While the worst of the pandemic seems to be fading into the review mirror, ongoing economic and talent challenges continue to roil the U.S., especially in the healthcare sector.
The last three years make it nearly impossible to know what may lie around the corner, but the challenges within the industry lend a bit clarity to what may unfold in the year ahead as investors and health systems reprioritize to address hurdles.
Trends that will likely take place in 2023 include the flow of capital toward new funding opportunities, investors flocking to recession-resistant healthcare assets and retailers continuing “medtail” spinoffs.
CVS vs. Walgreens: The Battle Rages On
The two leading pharmacy retailers continue to ping-pong their healthcare strategies, raising the stakes of primary care, shifting portfolios and delivering new health offerings.
Earlier this month, Walgreens raised the long-term outlook for its U.S. healthcare segment to reflect its recent acquisition of medical group Summit Health. “Walgreens expects the segment to bring in between $14.5 billion and $16 billion in sales in 2025, up from the previous guidance of between $11 billion and $12 billion for that year,” reported Healthcare Dive.

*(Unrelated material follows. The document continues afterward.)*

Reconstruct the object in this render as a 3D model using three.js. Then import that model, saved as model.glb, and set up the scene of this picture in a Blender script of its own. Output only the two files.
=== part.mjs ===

Meanwhile, CVS has been on its own march toward primary care market domination with the $100 million investment into Carbon Health. There are reports the retailer is also in talks to acquire Oak Street Health, a chain of primary care centers, for $10 billion.

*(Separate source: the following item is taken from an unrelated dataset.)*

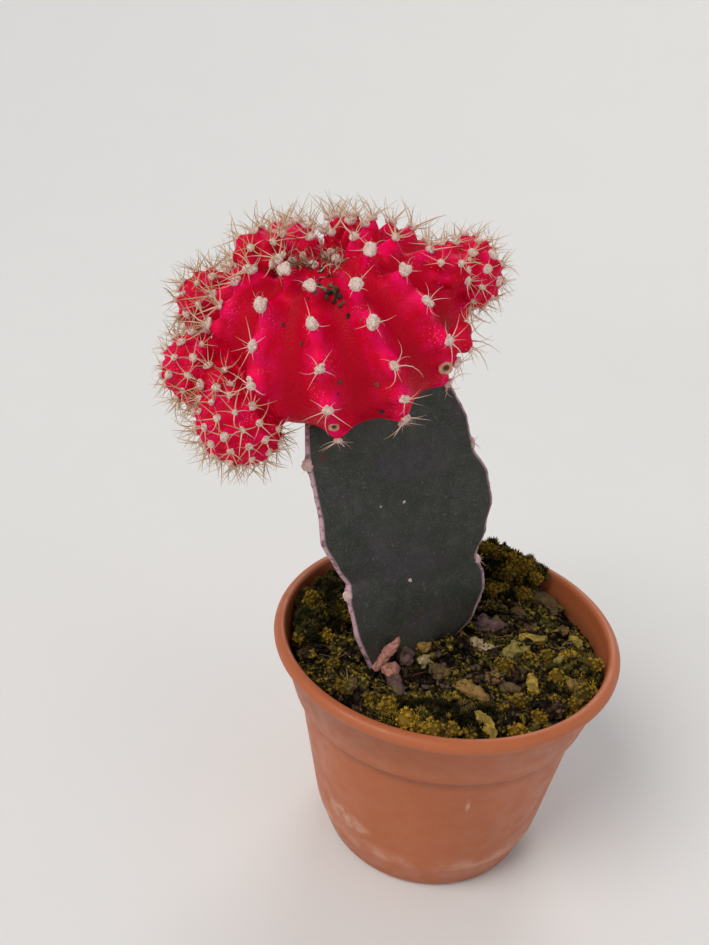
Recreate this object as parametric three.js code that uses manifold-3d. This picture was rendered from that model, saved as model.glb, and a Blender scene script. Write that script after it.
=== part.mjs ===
// Potted moon cactus: a red grafted head with offsets on a three-winged green stem,
// in a round plastic nursery pot filled with mossy potting mix.
// Millimetres, +Z up. The origin is the centre of the pot's base, on the surface it stands on.
// The front of the object, where the head leans to the left, faces -Y.

import * as THREE from 'three';
import { mergeVertices } from 'three/addons/utils/BufferGeometryUtils.js';
import Module from 'manifold-3d';

const wasm = await Module();
wasm.setup();

// Driving dimensions of the pot
const POT_RIM_RADIUS = 30;
const POT_HEIGHT = 44;
const POT_WALL = 1.0;
const LIP_WIDTH = 2.0;
const LIP_DEPTH = 2.4;
const COLLAR_TOP_RADIUS = 28.8;
const COLLAR_FOOT_RADIUS = 26.3;
const COLLAR_FOOT_Z = 32.5;
const BODY_TOP_RADIUS = 25.2;
const BODY_TOP_Z = 31.2;
const SHOULDER_RADIUS = 21.3;
const SHOULDER_Z = 7.5;
const FOOT_RADIUS = 19;
const POT_SEGMENTS = 36;

// Underside of the pot: a flat pad, a raised channel with the drain holes, and the foot ring
const PAD_RADIUS = 9;
const CHANNEL_INNER_RADIUS = 9.8;
const CHANNEL_OUTER_RADIUS = 14.2;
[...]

The duo are also re-evaluating their store strategy. Last year, CVS announced that it would close 900 stores over the next three years, reducing “store density in certain locations,” and Walgreens announced it would be reducing its roster by 200 stores.
In 2023, these two will likely continue to go toe-to-toe in the headlines. Others will also consider forays into the ripe primary care space, so keep a close eye on GE Healthcare and Optum as well.

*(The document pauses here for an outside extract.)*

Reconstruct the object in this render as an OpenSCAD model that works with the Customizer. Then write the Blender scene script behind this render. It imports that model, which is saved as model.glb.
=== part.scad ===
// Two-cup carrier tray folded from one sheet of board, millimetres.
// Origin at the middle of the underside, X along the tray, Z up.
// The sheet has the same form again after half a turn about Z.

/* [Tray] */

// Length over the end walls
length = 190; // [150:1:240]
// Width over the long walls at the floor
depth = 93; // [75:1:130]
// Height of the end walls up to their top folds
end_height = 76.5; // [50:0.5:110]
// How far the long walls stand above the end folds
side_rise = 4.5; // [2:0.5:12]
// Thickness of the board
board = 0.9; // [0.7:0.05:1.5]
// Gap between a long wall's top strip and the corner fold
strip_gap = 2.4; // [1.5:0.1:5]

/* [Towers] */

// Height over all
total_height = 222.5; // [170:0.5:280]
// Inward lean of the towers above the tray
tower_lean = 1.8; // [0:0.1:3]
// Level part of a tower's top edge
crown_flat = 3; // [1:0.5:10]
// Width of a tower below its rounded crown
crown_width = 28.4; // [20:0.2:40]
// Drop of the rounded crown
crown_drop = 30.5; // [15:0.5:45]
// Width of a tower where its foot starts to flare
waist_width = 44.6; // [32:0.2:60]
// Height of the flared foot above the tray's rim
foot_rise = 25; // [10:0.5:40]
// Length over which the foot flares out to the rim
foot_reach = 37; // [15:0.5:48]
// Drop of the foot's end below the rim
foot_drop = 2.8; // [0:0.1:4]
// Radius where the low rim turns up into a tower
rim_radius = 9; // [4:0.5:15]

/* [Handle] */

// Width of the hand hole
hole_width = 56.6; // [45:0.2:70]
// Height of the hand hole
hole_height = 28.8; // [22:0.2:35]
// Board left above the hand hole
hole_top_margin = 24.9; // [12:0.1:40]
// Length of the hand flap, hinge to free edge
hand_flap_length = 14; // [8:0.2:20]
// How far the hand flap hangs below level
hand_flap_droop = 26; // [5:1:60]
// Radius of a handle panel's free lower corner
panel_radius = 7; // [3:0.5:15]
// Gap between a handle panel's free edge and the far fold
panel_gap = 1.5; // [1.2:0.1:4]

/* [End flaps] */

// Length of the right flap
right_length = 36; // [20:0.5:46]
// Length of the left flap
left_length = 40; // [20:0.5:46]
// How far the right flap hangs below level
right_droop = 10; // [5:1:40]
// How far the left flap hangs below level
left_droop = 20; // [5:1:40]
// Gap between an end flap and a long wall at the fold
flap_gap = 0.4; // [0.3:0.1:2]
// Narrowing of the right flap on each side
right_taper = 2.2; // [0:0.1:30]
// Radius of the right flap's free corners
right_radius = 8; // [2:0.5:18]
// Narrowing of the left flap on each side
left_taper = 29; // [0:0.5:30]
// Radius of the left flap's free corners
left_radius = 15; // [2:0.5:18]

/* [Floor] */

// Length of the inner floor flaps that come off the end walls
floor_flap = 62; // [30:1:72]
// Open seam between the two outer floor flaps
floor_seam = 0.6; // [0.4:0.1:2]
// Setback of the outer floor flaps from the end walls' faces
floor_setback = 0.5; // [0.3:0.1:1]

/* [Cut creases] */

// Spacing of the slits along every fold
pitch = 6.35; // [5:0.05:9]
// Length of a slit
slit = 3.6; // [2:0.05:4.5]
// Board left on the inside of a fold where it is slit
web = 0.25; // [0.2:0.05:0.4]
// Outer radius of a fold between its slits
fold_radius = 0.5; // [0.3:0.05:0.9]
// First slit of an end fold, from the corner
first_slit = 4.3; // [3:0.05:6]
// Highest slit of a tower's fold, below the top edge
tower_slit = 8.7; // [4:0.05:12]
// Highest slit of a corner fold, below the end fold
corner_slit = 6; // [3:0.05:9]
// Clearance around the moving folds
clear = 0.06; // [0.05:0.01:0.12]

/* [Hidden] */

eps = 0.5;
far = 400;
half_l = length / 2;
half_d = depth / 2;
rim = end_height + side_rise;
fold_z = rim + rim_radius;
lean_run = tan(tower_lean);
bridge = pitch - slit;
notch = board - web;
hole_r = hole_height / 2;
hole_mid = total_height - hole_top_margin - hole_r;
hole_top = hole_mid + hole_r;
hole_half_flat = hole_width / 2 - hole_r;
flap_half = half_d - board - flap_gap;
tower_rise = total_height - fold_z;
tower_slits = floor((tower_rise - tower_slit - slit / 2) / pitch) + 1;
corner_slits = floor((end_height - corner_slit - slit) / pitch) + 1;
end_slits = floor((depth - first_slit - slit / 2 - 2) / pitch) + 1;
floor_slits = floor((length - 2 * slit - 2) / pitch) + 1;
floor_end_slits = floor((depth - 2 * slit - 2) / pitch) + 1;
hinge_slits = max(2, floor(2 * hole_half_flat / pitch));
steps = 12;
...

“Historically, both female reproductive health and overall funding have trailed other groups. In the U.S., women’s health start-ups attracted more than $916 million in 2022, up from $501 million in 2021. Looking ahead, this funding may continue its upward trend as investors recognize the opportunity.”
Women’s Health Will Receive Overdue Resources
Women’s health rights were at the forefront of political discourse in 2022, and this conversation is expected to continue and amplify this year, amid ongoing social and economic unrest.
Historically, both female reproductive health and overall funding have trailed other groups. In the U.S., women’s health start-ups attracted more than $916 million in 2022, up from $501 million in 2021. Looking ahead, this funding may continue its upward trend as investors recognize the opportunity.
Healthcare Real Estate Sub-Sectors Attracting Capital
With ongoing historic inflation, many expect venture capital investment in healthcare to slow, ending the upward trajectory of 2021 and 2022.
However, at Bisnow’s Healthcare Summit, experts shared their belief that the looming recession could provide an opportunity for healthcare real estate to “really shine,” especially within specialty sub-sectors, such as seniors housing and medical office buildings. GlobetSt.com reports that seniors housing occupancy hit 81.4% in Q2 2022, up 3.4% from the pandemic low of 78% in Q2 2021.
Meanwhile, medical office fundamentals are solid — especially when compared to the office sector. Colliers’ research shows that average rents ticked up to $22.61 per square foot in 2021, a year-over-year increase of 1.7% and a new high for the sector. The national vacancy rate fell by 10 basis points to 8.3%, and net absorption across the top 100 markets totaled 19.1 million square feet.
Because healthcare properties have historically outperformed during tough economic cycles, 2023 will likely have an influx of dollars for these “recession resistant” assets.